I’ve heard and seen the full spectrum of reactions to the “Christian Year” or “Christian Calendar,” from near “calendar worship” to outright refusal and condemnation. I’m not here to give my two cents on that subject. However this year Ariel and I, having no background in the subject, constructed an Advent wreath: a wreath with four small candles around it (one for each of the four Sundays of Advent) and one larger white candle in the center. Every Sunday, we light the appropriate candles and read from the book Living the Christian Year, by Bobby Gross. Ariel reads the Scripture readings, and then I read the book’s response to each passage. We do this for about 30 minutes and then close in prayer.

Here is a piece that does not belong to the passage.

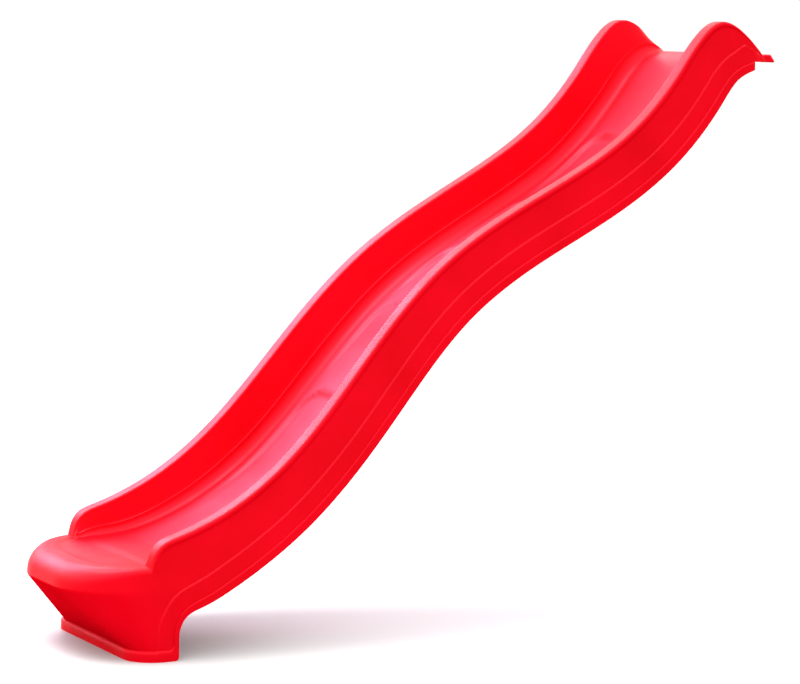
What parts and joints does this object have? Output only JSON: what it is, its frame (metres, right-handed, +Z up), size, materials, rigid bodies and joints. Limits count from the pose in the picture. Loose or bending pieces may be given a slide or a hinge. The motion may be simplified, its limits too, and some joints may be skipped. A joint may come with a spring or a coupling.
{
  "type": "wave slide",
  "caption": "One-piece moulded plastic wave slide with a box foot, waisted trough, rounded rims and a lip that screws down on a raised play platform.",
  "frame": {"origin": "on the ground, under the middle of the slide's overall length and on its mirror plane", "axes": "+X from the exit to the platform, +Y across the slide, +Z up"},
  "size_m": [1.73, 0.4792, 1.3411],
  "materials": {
    "slide_plastic": "smooth semi-gloss moulded polyethylene, coloured through",
    "cap_plastic": "fine satin moulded plastic",
    "zinc_steel": "zinc-plated, lightly grained"
  },
  "bodies": {
    "root": {"slide_body": "slide_plastic", "deck_screws": "zinc_steel", "deck_washers": "zinc_steel", "screw_caps": "cap_plastic"}
  },
  "joints": []
}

So to put it simply, our suggested solution to Christmas tension is this: Celebrate two holidays.
That’s really basically what it is! We spend December decorating, buying gifts, singing White Christmas, watching the Grinch, and frosting cookies, but we also spend it reading and thinking and talking about the coming of Christ, before in the manger and later as our king. And when Christmas comes, we’ll celebrate with gifts and carols, but then later in thankful prayer, and celebration for the truth of Christ. They don’t have to mix… I don’t try to force the attitude that my new coffee mug is a symbol of the gold, frankincense, or myrrh, but we also don’t let Santa or stockings into our Advent either.
Before I leave this, I want to make sure I clarify a few things.
1. I’m not telling you to kick any and all spiritual elements out of gift giving and holiday cheer. Gifts are a great way of showing love, being thankful for God’s blessings, and expressing selflessness. In fact, everything we do should be touched by the effect of Christ in our lives. Just don’t feel like you have to mix Frosty with the nativity, or ascribe spiritual meaning to Santa Claus.
2. You don’t have to celebrate Advent, per se. All I’m suggesting is doing something that keeps the coming of Christ on the forefront of your mind throughout “the season” and keeping all other “secular” Christmas elements far away when you do so.
So Merry Christmas! Play Carol of the Bells, enjoy family, open presents, and eat candy canes… but also spend the month waiting, praying, anticipating, and then celebrating (cliche aside) the very best gift.